# Photocopying Passports



## Gazeebo (Jan 23, 2015)

Am I missing a trick? Fourteen euros for two photocopies of the relevant page of our passports? 

I understand the hidden costs of the machine, ink, labour, rental of site etc., but what are the costs for two photocopies in the rest of Spain?


----------



## smitty5668 (Feb 25, 2015)

seems a bit high. we had two copies done five euros each, and i thought that was bad enough. that was in cartagena.


----------



## Lynn R (Feb 21, 2014)

If our scanner/printer hasn't been working, we've sometimes taken things to our local print shop to be copied and colour copies of things like passports have been about €0.60 per sheet. Black and white copies are €0.10 per sheet. €14 is daylight robbery!


----------



## VFR (Dec 23, 2009)

Lynn R said:


> If our scanner/printer hasn't been working, we've sometimes taken things to our local print shop to be copied and colour copies of things like passports have been about €0.60 per sheet. Black and white copies are €0.10 per sheet. €14 is daylight robbery!


 Yes same here as well.


----------



## Justina (Jan 25, 2013)

*Photocopies*



Gazeebo said:


> Am I missing a trick? Fourteen euros for two photocopies of the relevant page of our passports?
> 
> I understand the hidden costs of the machine, ink, labour, rental of site etc., but what are the costs for two photocopies in the rest of Spain?
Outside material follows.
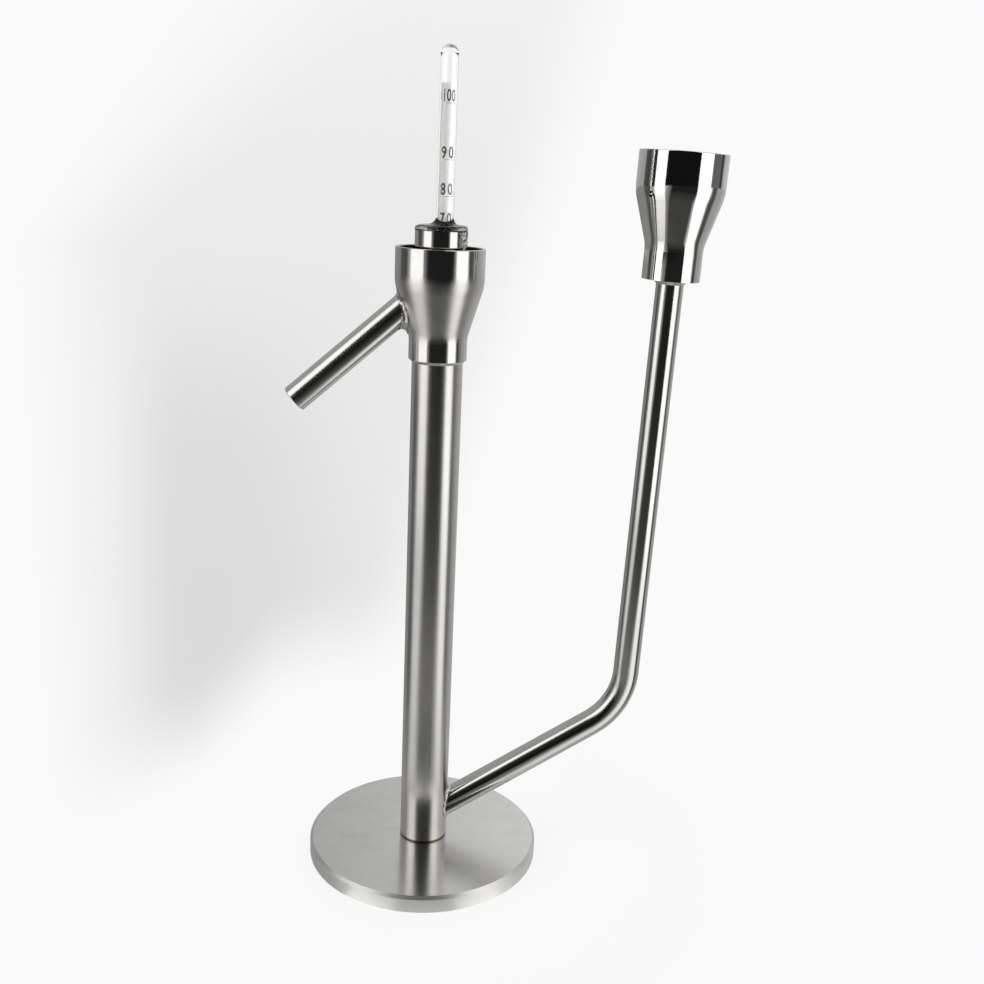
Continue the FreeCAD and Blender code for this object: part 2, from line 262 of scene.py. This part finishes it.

I am glad that I don't live where you are cos I have to ask for about ten photocopies tomorrow, so I would be seriously out of pocket. I can't remember the precise price, but it is centimos per copy.


----------



## Lynn R (Feb 21, 2014)

The object lesson here is obviously, check the price before you ask for copies! Although I'm sure nobody would have expected to be charged €14 for two copies.


----------



## xabiaxica (Jun 23, 2009)

Gazeebo said:


> Am I missing a trick? Fourteen euros for two photocopies of the relevant page of our passports?
> 
> I understand the hidden costs of the machine, ink, labour, rental of site etc., but what are the costs for two photocopies in the rest of Spain?


I'd say that I'm in the wrong business..... I should just photocopy things! 


You've been ripped off unless you had something like 20 pages done

I'd love to know who it was, except public naming & shaming is against forum rules


----------



## snikpoh (Nov 19, 2007)

I wonder, were the pages simply copied or notorised as well?


----------



## xabiaxica (Jun 23, 2009)

snikpoh said:


> I wonder, were the pages simply copied or notorised as well?


good point


----------



## gus-lopez (Jan 4, 2010)

snikpoh said:


> I wonder, were the pages simply copied or notorised as well?


Notarised copies here are 3,70€ complete with full iva receipt.Or 3,52€ without receipt 
Photocopies up my local shop are 6c per copy, with a minimum of one. :lol:


----------



## DunWorkin (Sep 2, 2010)

We had our passports copied and laminated to credit card size (front and back) for €6 in Benidorm


----------